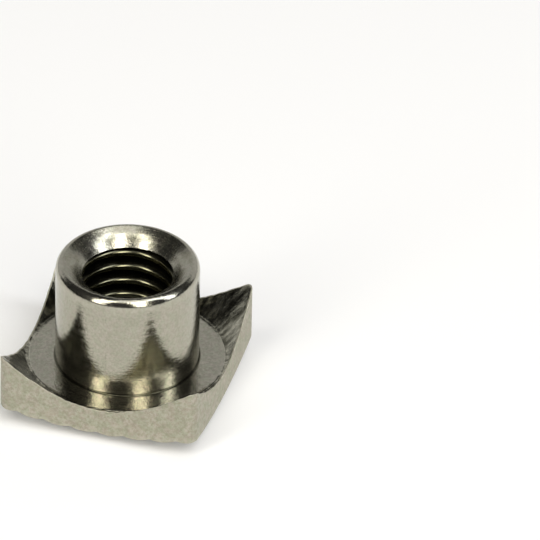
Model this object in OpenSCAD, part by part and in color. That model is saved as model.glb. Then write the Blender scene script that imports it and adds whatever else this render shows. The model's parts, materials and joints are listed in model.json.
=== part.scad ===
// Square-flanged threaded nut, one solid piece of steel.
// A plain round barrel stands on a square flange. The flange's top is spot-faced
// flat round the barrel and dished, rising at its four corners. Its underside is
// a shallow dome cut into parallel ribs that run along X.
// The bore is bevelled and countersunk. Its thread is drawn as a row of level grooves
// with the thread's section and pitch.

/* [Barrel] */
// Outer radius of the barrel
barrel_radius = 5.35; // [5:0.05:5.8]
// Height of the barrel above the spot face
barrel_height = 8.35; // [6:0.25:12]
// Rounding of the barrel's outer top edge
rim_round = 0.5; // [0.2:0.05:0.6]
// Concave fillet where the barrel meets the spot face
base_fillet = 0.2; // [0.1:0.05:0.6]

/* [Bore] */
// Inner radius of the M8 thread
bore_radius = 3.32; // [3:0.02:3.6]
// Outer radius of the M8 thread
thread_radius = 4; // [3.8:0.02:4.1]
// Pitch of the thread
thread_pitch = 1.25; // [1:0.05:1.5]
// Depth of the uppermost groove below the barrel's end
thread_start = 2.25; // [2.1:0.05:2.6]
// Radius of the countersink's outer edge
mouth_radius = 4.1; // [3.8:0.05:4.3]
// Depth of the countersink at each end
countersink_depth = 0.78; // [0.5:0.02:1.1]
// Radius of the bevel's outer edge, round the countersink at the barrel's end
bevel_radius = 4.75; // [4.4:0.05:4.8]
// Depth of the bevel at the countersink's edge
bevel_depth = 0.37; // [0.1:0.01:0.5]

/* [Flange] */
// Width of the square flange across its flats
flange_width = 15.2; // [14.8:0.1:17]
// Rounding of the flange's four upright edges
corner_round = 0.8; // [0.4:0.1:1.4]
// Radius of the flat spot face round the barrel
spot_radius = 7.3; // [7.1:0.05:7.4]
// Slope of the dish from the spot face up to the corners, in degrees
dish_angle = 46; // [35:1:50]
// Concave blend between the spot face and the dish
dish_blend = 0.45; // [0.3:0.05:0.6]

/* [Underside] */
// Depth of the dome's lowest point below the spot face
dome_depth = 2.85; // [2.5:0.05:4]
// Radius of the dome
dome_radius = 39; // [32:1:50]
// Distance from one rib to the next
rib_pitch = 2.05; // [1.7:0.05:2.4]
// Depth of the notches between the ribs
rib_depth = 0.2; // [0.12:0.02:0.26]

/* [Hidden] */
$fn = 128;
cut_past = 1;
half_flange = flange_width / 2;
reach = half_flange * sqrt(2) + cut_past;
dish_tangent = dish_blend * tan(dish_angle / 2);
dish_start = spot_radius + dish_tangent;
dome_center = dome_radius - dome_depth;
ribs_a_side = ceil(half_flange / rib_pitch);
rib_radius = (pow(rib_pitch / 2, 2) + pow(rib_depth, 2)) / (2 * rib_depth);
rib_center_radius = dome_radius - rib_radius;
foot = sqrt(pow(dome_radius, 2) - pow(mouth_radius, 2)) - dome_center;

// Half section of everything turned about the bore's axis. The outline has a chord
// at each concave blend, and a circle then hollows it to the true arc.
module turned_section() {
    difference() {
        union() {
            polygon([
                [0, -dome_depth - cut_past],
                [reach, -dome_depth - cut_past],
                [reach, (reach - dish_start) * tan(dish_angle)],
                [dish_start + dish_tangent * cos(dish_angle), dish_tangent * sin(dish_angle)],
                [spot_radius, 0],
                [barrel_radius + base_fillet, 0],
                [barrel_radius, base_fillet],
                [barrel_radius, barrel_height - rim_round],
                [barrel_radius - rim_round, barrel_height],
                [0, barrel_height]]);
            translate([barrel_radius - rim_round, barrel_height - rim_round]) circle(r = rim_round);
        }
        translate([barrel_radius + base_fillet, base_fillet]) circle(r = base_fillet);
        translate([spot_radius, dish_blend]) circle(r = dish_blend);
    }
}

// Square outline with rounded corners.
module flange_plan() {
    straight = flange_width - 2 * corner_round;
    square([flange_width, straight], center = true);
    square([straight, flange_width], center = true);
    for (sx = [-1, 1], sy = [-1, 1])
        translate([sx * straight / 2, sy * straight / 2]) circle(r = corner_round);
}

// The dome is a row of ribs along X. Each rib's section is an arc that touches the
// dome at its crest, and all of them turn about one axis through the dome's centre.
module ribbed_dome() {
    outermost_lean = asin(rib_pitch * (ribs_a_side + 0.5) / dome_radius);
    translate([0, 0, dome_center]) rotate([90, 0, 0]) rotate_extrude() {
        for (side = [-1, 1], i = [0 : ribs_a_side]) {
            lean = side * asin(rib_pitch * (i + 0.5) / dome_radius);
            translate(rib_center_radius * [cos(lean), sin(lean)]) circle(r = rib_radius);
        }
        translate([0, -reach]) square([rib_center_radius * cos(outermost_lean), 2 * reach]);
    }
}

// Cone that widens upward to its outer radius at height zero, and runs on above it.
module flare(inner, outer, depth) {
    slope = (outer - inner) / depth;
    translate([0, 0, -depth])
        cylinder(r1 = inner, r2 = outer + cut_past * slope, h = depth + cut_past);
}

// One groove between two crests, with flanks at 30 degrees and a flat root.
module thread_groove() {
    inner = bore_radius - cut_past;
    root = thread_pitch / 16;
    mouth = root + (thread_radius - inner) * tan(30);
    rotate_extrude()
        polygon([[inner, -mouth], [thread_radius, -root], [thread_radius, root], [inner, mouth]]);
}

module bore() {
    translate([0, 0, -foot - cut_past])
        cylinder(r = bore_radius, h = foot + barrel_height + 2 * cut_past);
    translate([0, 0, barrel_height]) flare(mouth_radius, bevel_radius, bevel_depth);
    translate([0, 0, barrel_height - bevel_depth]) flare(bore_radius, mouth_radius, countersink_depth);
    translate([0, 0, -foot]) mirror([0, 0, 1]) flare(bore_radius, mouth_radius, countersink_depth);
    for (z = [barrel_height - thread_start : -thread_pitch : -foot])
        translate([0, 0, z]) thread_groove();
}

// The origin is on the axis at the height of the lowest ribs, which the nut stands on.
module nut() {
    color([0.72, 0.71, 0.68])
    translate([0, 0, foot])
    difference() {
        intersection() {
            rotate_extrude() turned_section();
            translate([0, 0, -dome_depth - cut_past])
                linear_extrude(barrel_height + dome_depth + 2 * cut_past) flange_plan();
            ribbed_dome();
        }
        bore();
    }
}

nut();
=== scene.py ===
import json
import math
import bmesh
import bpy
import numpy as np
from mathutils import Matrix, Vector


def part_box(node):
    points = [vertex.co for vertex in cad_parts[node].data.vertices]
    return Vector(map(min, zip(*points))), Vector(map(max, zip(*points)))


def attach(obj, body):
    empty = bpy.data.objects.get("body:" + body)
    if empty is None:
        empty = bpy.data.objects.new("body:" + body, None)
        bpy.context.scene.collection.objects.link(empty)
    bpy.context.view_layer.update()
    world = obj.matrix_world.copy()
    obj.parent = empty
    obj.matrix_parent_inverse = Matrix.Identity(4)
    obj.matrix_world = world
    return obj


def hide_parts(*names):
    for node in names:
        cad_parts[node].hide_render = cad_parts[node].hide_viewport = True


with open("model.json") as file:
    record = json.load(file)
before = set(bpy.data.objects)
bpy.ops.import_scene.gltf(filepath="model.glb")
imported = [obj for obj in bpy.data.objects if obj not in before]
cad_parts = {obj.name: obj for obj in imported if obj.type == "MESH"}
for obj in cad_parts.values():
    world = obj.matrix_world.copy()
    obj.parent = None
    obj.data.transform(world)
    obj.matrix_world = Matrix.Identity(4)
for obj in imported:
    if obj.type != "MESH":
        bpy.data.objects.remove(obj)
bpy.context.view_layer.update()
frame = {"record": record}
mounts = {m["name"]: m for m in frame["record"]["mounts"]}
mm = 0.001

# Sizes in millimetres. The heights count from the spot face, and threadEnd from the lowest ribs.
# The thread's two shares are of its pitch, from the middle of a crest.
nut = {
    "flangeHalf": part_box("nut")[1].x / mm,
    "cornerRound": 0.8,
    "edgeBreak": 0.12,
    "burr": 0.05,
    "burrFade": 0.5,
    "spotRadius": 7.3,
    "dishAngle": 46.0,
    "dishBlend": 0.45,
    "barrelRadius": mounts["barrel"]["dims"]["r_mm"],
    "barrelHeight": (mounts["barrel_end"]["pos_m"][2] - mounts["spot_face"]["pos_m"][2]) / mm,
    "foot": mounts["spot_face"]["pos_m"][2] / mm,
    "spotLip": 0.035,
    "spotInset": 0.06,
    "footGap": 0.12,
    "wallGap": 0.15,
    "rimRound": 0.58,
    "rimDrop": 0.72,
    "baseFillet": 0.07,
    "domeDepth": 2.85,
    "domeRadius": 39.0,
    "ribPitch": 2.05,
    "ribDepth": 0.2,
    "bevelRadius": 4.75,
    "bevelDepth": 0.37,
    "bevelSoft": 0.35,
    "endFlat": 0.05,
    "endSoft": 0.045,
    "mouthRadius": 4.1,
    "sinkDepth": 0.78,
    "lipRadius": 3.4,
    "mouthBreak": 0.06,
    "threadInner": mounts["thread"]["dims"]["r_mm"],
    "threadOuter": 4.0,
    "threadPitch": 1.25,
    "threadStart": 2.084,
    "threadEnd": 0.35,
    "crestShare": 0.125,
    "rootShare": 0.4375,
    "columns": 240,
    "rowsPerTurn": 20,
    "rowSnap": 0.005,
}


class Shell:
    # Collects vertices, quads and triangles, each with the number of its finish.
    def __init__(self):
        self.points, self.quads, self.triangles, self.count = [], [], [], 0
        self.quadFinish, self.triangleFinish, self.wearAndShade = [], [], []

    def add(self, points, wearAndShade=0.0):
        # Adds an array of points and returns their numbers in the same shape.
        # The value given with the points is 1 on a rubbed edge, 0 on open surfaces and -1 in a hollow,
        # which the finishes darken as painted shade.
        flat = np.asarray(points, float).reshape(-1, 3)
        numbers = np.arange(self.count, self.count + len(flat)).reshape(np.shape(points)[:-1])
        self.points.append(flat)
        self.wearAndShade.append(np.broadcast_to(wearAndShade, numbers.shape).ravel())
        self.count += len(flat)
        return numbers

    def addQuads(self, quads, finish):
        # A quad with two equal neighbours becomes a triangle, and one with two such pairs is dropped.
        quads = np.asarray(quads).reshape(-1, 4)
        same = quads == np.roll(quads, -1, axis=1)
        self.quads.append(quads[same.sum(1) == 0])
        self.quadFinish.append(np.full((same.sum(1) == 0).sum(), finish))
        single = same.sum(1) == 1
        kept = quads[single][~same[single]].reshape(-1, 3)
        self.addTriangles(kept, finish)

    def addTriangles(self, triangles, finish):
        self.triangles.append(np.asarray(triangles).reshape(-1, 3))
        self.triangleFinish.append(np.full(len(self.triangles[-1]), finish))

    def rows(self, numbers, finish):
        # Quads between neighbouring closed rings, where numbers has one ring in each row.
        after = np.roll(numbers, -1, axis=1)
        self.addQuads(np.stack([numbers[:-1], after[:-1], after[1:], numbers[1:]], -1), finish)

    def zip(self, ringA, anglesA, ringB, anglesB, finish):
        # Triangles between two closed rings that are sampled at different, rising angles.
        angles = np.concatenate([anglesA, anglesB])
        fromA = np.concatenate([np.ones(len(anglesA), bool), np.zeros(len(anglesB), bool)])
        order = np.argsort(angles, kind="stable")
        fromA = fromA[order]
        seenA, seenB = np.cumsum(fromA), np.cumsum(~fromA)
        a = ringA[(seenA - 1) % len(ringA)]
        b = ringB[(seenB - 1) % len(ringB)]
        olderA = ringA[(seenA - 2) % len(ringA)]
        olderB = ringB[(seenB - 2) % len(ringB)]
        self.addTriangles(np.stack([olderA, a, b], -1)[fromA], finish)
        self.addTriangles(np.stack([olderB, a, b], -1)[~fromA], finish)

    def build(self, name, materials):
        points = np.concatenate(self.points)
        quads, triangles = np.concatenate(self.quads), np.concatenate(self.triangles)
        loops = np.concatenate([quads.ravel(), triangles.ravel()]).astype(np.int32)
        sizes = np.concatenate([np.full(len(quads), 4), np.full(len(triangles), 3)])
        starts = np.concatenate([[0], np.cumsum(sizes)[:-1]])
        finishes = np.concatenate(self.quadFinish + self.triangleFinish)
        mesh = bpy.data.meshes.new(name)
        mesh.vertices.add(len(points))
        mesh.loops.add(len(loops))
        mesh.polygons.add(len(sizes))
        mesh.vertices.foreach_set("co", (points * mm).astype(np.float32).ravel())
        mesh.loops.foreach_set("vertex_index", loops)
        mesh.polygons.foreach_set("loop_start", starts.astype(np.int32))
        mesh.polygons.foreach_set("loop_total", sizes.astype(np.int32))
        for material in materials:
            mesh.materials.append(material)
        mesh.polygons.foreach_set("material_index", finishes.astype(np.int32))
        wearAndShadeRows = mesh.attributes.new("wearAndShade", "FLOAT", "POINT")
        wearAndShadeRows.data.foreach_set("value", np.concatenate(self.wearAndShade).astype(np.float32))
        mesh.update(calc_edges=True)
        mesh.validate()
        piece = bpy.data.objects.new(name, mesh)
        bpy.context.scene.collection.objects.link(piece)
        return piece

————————

## Description of the task
Looking at the data above, return every line from the one with "nut stands on." down to the one with "points = [vertex.co", exactly and inclusively.

## Response for this exercise
// The origin is on the axis at the height of the lowest ribs, which the nut stands on.
module nut() {
    color([0.72, 0.71, 0.68])
    translate([0, 0, foot])
    difference() {
        intersection() {
            rotate_extrude() turned_section();
            translate([0, 0, -dome_depth - cut_past])
                linear_extrude(barrel_height + dome_depth + 2 * cut_past) flange_plan();
            ribbed_dome();
        }
        bore();
    }
}

nut();
=== scene.py ===
import json
import math
import bmesh
import bpy
import numpy as np
from mathutils import Matrix, Vector


def part_box(node):
    points = [vertex.co for vertex in cad_parts[node].data.vertices]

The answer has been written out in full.